Before the road system and air travel developed, the railroads served as the primary link for many towns, delivering passengers, freight and mail.
“For more than 100 years the train station was the front door of the community,” Molony said. “Everything came by rail – Sears Roebuck deliveries, the new schoolteacher, visitors, the mail – all came by train. Either you took the train, or you didn’t go.”
At its height, Union Station served about 120 trains a day. The upstairs ballroom served as a waiting area.
“You could get on a train and pretty much go anywhere in the country,” Molony said.
A postcard Molony has showing the station is a relic from those early days. In the days before widespread telephone use, mail was the only way a commuter could tell family he had arrived safely at a destination. Stations sold postcards and stamps for a penny each, leading to the phrase “put your two cents in,” Molony said.
Right place for its time
Rail’s heyday continued until the late 1950s, when the burgeoning interstate system provided families with an alternative to train travel. Train use declined even more in 1968, when the U.S. Postal Service stopped using trains for mail service.

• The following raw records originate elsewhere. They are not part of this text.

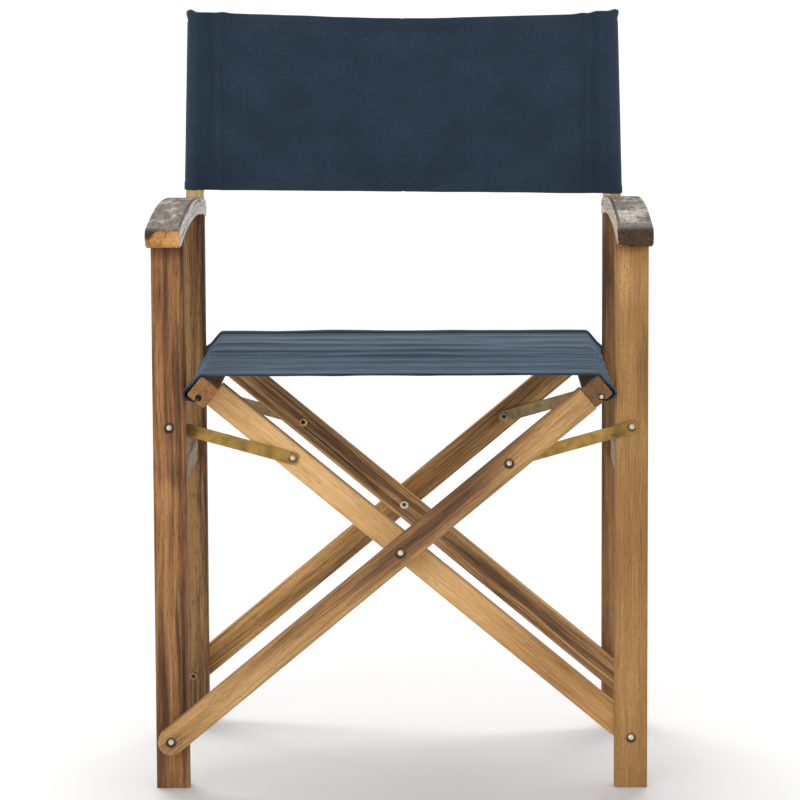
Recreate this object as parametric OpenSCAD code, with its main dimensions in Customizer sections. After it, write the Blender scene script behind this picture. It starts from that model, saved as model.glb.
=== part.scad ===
// Folding director chair: two wooden side frames joined by crossed braces, a canvas seat and a canvas back.
// X runs across the seat, Y from the front to the back, Z up from the floor.

/* [Overall] */
// Clear width between the inner faces of the two side frames
clear_w = 481; // [465:1:500]
// Depth over the front and rear legs
frame_depth = 394; // [380:2:430]
// Height of the armrest's crown above the floor
arm_crown_z = 651; // [630:1:680]

/* [Legs] */
// Width of a leg across the chair
leg_w = 37; // [34:1:42]
// Depth of a leg from front to back
leg_d = 25; // [24:1:30]
// Corner radius of legs, braces, rails and stretchers
edge_r = 3; // [1:0.5:4]
// Thickness of the stretcher between two legs
stretcher_t = 17; // [14:1:20]
// Height of the stretcher's section
stretcher_h = 30; // [24:1:40]
// Height of the stretcher's lower edge above the floor
stretcher_z = 325; // [300:1:340]

/* [Armrests] */
// Width of an armrest
arm_w = 40; // [38:1:46]
// Length of an armrest
arm_len = 470; // [450:2:500]
// Thickness of an armrest
arm_t = 20; // [18:1:24]
// Rise of the arch from the armrest's ends to its middle
arm_rise = 15; // [8:1:20]

/* [Back posts] */
// Diameter of a back post
post_dia = 21.5; // [18:0.5:22]
// Distance from the chair's middle to a post's axis at the armrest
post_x = 252; // [250:1:256]
// Height of a post's top above the floor
post_top_z = 864; // [820:1:900]
// Inward lean of a post in degrees
post_lean = 1.5; // [0:0.1:2]

/* [Braces] */
// Width of a brace
brace_w = 30; // [26:1:34]
// Thickness of a brace from front to back
brace_t = 20; // [16:1:22]
// Height of the foot pivots above the floor
foot_pivot_z = 57; // [50:1:65]
// Height of the centre pivots above the floor
centre_pivot_z = 272; // [262:1:280]
// Distance along a brace from the centre pivot to the link pivot
link_reach = 158; // [150:1:165]
// Distance along a brace from the centre pivot to the seat rail's axis
rail_reach = 285; // [280:1:287]

/* [Seat rails] */
// Seat rail's section along the brace
rail_a = 25; // [24:1:27]
// Seat rail's section across the brace
rail_b = 27; // [25:1:28]
// Length of a seat rail
rail_len = 441; // [440:1:450]
// Radius of the keyhole groove in a seat rail
groove_r = 3.6; // [3.2:0.1:4]
// Depth of the keyhole's centre below the rail's face
groove_depth = 5.7; // [5:0.1:7]
// Width of the groove's slot
groove_slot = 2.8; // [2.4:0.1:3.2]
// Radius of the rod in the canvas hem
hem_rod_r = 2.3; // [2:0.1:2.4]
// How far the left rod's front end lies back in its hem
rod_back = 6; // [0:1:10]

/* [Links] */
// Width of a link plate
link_w = 14; // [12:1:16]
// Thickness of a link plate
link_t = 2; // [1.5:0.1:2]
// Height of the link pivots in the legs above the floor
link_pivot_z = 411; // [405:1:415]

/* [Canvas] */
// Thickness of the canvas
canvas_t = 1.2; // [0.8:0.1:1.4]
// Width of the seat canvas from front to back
seat_canvas_w = 437; // [420:1:440]
// Distance of the sleeves' seams from the chair's middle
seam_x = 217; // [212:1:222]
// Distance of the seams in front of the posts' middle
seam_front = 6; // [4:0.5:7]
// Height of the back canvas's lower edge above the floor
back_low_z = 652; // [648:1:660]
// Height of the back canvas's upper edge above the floor
back_high_z = 862; // [820:1:862]

/* [Fasteners] */
// Radius of the pivot bolts
bolt_r = 4; // [3:0.5:4]
// Radius of a bolt's flange
head_r = 5.2; // [5:0.1:6]
// Height of a bolt's flange
head_h = 1.4; // [1.2:0.1:1.8]
// Height of a bolt's domed end above the face
dome_h = 1.2; // [0.8:0.1:1.6]
// Depth of the ring round a bolt's domed end
dome_recess = 1.1; // [0.8:0.1:1.4]
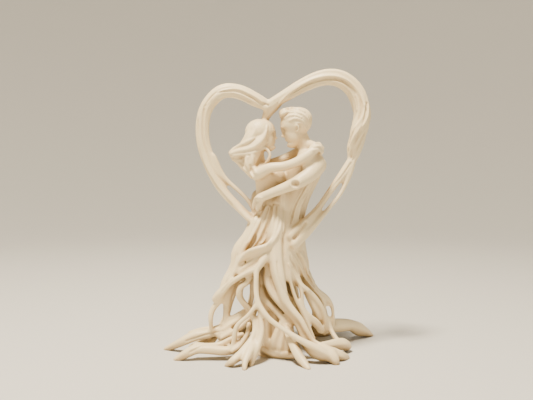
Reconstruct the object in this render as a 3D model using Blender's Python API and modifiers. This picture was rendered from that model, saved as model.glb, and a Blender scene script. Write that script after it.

But even as late as 1956, Union Station still offered train service around the clock to places such as Los Angeles, San Francisco, Galveston, Kansas City, Omaha and St. Louis.
Driven mostly by streamlined stainless steel diesel locomotives, the trains were christened with names such as the Midnight Special, El Capitan, the Kansas City Chief, the Rocky Mountain Rocket and the Super Chief.
Passenger trains now make up only a small part of rail service. Freight, on the other hand, is booming, thanks to container shipping and collection points like BNSF Logistics Park Chicago in Elwood and the Union Pacific Joliet Intermodal Terminal in Joliet.
Freeing up the freight lines that move through Joliet from commuter traffic was one of the big reasons behind the new train station and commuter platforms.
“Union Station was in the exact right place 100 years ago,” Molony said. “It isn’t any longer.”